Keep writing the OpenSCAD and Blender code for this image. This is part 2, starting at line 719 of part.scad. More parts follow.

********************

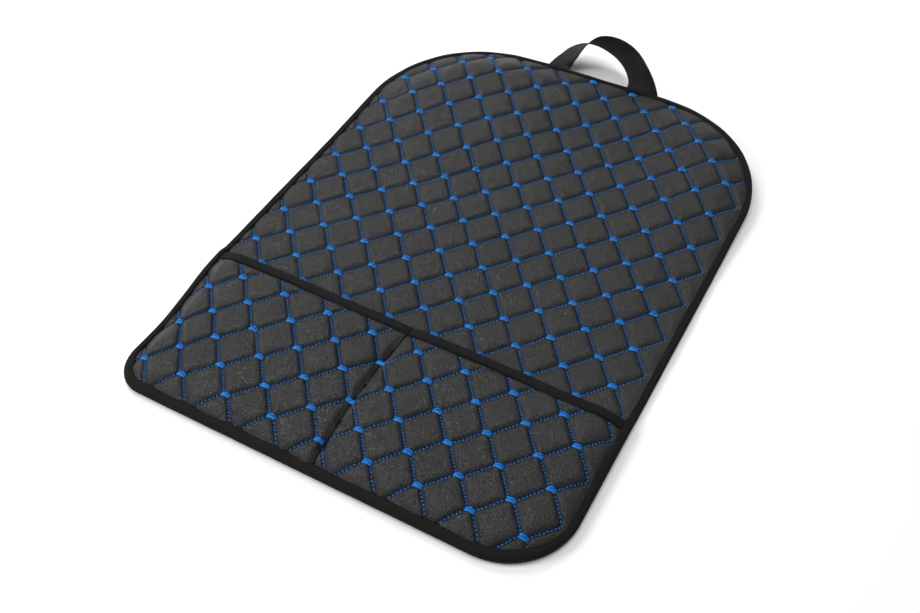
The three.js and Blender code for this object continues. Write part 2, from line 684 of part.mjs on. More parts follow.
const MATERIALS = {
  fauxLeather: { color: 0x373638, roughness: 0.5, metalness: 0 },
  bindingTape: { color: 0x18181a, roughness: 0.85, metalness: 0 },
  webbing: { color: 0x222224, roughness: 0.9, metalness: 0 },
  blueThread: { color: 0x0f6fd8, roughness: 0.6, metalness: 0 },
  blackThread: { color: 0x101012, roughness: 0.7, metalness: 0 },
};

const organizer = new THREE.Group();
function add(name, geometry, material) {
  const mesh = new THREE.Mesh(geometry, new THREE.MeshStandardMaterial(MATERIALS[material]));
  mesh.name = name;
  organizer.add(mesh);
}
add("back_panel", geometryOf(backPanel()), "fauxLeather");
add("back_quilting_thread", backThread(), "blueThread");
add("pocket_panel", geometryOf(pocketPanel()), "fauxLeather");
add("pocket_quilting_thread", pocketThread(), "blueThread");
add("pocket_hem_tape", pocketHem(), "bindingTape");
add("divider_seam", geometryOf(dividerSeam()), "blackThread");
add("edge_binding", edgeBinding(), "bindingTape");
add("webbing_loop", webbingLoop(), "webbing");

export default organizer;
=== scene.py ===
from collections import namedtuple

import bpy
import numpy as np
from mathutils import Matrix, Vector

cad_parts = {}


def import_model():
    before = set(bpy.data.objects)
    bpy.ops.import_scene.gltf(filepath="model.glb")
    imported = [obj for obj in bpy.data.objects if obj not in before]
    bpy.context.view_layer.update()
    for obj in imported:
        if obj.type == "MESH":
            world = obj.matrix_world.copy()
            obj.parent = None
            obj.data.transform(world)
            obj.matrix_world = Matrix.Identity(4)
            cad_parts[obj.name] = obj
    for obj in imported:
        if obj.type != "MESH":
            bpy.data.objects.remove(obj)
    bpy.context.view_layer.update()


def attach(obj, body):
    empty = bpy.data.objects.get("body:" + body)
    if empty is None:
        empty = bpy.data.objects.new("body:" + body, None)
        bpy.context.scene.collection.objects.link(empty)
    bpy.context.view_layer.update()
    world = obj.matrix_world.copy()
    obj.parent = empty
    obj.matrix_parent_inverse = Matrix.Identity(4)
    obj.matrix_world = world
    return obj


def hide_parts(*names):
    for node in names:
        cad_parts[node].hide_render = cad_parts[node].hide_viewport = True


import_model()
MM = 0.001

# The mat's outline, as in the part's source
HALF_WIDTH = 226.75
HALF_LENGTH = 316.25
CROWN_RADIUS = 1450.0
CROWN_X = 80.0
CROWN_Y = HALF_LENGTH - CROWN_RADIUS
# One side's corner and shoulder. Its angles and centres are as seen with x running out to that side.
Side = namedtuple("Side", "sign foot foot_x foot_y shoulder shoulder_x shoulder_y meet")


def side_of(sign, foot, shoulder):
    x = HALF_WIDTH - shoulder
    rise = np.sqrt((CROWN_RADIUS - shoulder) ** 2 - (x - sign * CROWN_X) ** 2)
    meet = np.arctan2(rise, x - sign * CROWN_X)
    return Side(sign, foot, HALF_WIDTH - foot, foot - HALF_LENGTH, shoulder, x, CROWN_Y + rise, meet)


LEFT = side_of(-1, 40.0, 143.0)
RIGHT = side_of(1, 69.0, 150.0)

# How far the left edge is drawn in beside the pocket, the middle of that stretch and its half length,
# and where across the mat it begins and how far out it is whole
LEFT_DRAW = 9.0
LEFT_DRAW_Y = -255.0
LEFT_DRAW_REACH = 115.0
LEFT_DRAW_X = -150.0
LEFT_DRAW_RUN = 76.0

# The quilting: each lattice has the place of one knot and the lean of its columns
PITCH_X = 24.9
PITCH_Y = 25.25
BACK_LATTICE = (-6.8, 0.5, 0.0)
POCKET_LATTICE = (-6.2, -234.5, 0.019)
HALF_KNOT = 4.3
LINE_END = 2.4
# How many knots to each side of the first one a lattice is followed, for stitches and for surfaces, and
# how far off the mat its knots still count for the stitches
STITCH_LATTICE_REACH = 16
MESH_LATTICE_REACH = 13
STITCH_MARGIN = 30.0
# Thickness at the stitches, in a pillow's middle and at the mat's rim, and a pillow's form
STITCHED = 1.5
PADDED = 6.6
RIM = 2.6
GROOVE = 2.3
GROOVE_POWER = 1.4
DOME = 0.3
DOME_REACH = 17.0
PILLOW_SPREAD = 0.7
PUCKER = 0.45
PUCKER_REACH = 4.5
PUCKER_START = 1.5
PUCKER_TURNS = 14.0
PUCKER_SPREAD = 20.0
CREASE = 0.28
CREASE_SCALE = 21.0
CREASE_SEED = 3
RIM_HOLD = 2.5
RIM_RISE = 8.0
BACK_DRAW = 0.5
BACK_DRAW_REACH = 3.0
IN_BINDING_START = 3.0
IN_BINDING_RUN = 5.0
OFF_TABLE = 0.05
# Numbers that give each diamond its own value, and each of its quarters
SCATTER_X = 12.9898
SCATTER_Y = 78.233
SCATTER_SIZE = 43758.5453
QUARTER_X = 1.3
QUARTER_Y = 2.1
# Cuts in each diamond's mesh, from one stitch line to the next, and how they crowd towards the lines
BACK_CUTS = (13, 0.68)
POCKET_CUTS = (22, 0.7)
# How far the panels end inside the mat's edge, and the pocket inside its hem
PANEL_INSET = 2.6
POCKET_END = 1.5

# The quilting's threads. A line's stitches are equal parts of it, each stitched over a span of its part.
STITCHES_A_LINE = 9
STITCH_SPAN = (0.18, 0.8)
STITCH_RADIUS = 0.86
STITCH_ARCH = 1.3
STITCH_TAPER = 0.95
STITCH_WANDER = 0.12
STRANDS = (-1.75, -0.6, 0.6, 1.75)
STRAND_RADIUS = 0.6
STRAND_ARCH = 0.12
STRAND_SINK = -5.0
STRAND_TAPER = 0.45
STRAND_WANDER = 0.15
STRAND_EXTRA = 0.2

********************

TASK GOAL:
What is the number of lines in this material that hold the string "from"? Answer with that number only.

ANSWER IN FULL:
4